# Material provided:
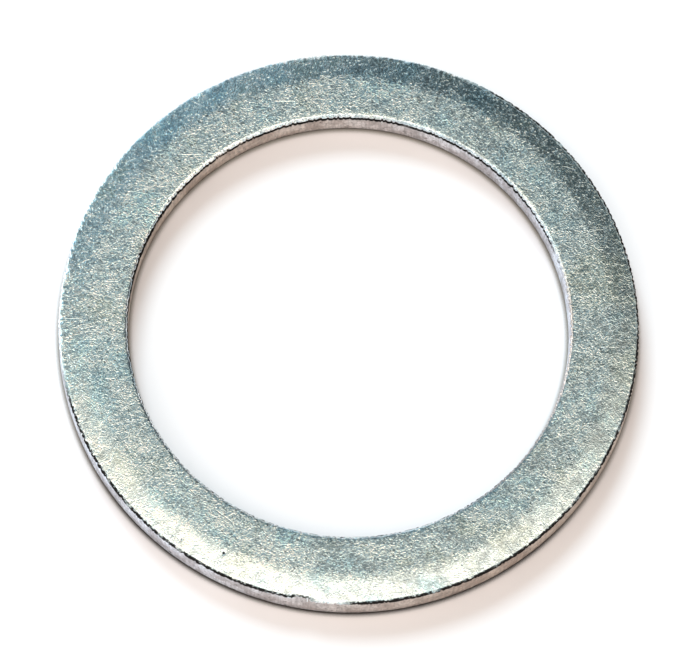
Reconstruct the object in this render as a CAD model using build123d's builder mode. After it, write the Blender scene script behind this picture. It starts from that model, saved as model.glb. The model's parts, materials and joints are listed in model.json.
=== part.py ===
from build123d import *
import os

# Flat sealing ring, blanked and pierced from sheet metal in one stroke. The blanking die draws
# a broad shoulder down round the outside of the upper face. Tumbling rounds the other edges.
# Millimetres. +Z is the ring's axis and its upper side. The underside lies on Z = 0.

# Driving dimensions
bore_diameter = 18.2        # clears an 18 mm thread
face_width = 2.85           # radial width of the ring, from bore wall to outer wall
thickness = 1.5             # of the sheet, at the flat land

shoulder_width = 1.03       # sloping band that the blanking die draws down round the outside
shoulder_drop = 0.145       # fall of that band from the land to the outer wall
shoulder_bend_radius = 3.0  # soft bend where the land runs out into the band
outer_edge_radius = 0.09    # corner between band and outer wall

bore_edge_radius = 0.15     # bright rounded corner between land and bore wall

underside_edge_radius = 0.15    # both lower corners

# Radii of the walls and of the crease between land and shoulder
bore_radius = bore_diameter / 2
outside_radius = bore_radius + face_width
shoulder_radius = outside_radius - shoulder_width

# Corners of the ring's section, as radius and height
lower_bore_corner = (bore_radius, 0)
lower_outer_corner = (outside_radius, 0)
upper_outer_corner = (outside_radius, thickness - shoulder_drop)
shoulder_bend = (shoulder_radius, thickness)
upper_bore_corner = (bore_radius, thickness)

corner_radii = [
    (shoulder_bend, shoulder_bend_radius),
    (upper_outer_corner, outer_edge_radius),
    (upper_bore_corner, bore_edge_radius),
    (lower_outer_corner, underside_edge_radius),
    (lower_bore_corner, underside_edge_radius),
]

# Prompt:
Your task is to print the whole listing again exactly.

# Full solution:
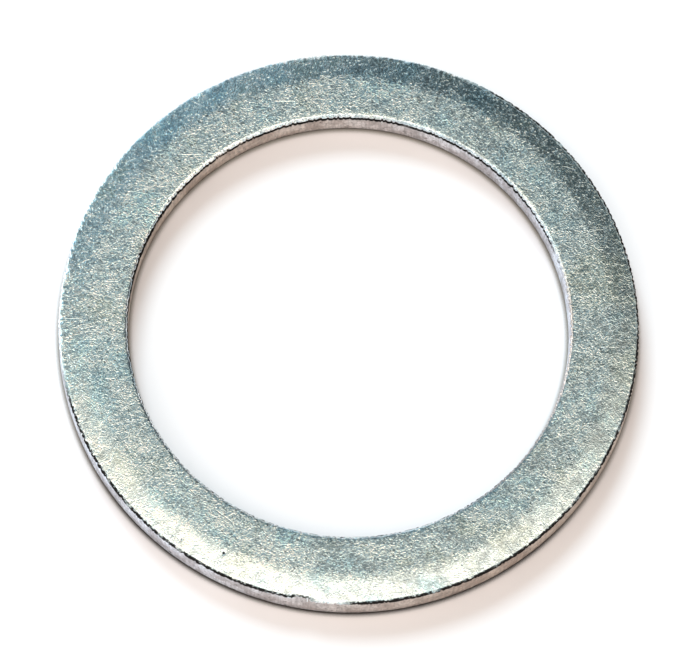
Reconstruct the object in this render as a CAD model using build123d's builder mode. After it, write the Blender scene script behind this picture. It starts from that model, saved as model.glb. The model's parts, materials and joints are listed in model.json.
=== part.py ===
from build123d import *
import os

# Flat sealing ring, blanked and pierced from sheet metal in one stroke. The blanking die draws
# a broad shoulder down round the outside of the upper face. Tumbling rounds the other edges.
# Millimetres. +Z is the ring's axis and its upper side. The underside lies on Z = 0.

# Driving dimensions
bore_diameter = 18.2        # clears an 18 mm thread
face_width = 2.85           # radial width of the ring, from bore wall to outer wall
thickness = 1.5             # of the sheet, at the flat land

shoulder_width = 1.03       # sloping band that the blanking die draws down round the outside
shoulder_drop = 0.145       # fall of that band from the land to the outer wall
shoulder_bend_radius = 3.0  # soft bend where the land runs out into the band
outer_edge_radius = 0.09    # corner between band and outer wall

bore_edge_radius = 0.15     # bright rounded corner between land and bore wall

underside_edge_radius = 0.15    # both lower corners

# Radii of the walls and of the crease between land and shoulder
bore_radius = bore_diameter / 2
outside_radius = bore_radius + face_width
shoulder_radius = outside_radius - shoulder_width

# Corners of the ring's section, as radius and height
lower_bore_corner = (bore_radius, 0)
lower_outer_corner = (outside_radius, 0)
upper_outer_corner = (outside_radius, thickness - shoulder_drop)
shoulder_bend = (shoulder_radius, thickness)
upper_bore_corner = (bore_radius, thickness)

corner_radii = [
    (shoulder_bend, shoulder_bend_radius),
    (upper_outer_corner, outer_edge_radius),
    (upper_bore_corner, bore_edge_radius),
    (lower_outer_corner, underside_edge_radius),
    (lower_bore_corner, underside_edge_radius),
]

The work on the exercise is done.